Others who supported the letter are Sudanese Lawyers for Justice, the Sudanese Center for Legal Aid, the Darfur Bar Association, the Darfur Network for Monitoring and Documentation, the Darfur Internally Displaced Persons and Refugees Coordination Body and the Human Rights and Advocacy Network for Democracy.
The International Committee of the Red Cross, the Organization for Security and Cooperation in Europe, NATO and an array of United Nations bodies, including the Security Council and Environment Programme, have to varying degrees sounded the alarm that climate change–while not a cause of conflict in and of itself—is making large scale violence around the world more likely and worsening existing conflicts.
The open letter highlighted the long running violence in Sudan’s Darfur region, which former U.N. Secretary General Ban Ki-moon characterized in 2007 as the world’s first climate change conflict.
Fighting there began in 2003 when Sudanese government forces and allied militias clashed with rebel groups in the Darfur region, prompting the U.N. Security Council to make its first case referral to the International Criminal Court. Since 2005, the court’s prosecutor has been investigating allegations of genocide, war crimes and crimes against humanity involving mass killings, forced displacement, rapes and other widespread attacks on civilians.
Following the 2019 outster of the country’s long time dictator Omar al-Bashir, Sudan appeared to be moving toward democratic rule.
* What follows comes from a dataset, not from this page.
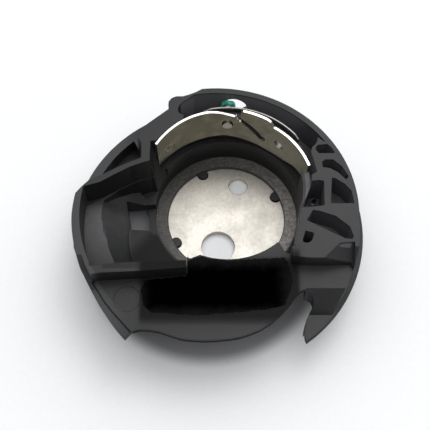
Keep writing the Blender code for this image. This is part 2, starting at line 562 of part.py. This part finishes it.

But in mid-April of this year, fighting broke out between the nation’s military and a paramilitary group. Over the course of six months, the fighting has displaced millions and killed roughly 9,000 people. In July, Khan announced his office was investigating new allegations of war crimes and crimes against humanity in the region. Khan told the U.N. Security Council that his office was reviewing allegations regarding looting, burnings of homes and killings, including the alleged murder of 87 Masalit people by the paramilitary group Rapid Support Force and its allies in West Darfur.
“We are, by any analysis, not on the precipice of a human catastrophe but in the very midst of one. It is occurring,” Khan told the council in July.
Though the acute cause of the recent conflict in Sudan has been a power struggle over who will control the nation’s political future, Sudanese human rights groups say climate impacts—drought, desertification, rising temperatures and water scarcity—are a root cause and amplifier of violence.
Sudan is one of the five countries in the world most vulnerable to climate change. Over a 40-year period beginning in the late 1960s, rainfall in western Sudan dropped by 30 percent while the Sahara desert has expanded about one mile per year there. Meanwhile, temperatures in Sudan, already one of the world’s hottest countries, have been increasing. These impacts have reduced the amount of land suitable for agriculture and intensified competition for resources. Some farmers who have lost their land to desertification have turned to small-scale gold mining, which has been linked to mercury and cyanide pollution. As women in the parched region are forced to walk longer distances to obtain clean water, they are exposed to higher risks of sexual and other assaults.
Moneim Adam, a human rights lawyer and the director of Sudan Human Rights Hub, said “climatic drivers of conflict and environmental atrocity crimes are now the lived reality” for Sudanese civilians and other communities around the world.
“Communities already struggling to access sufficient land and water cannot face these crimes alone,” Adam said. “The ICC must address these issues if it is to remain a relevant force for the current century.”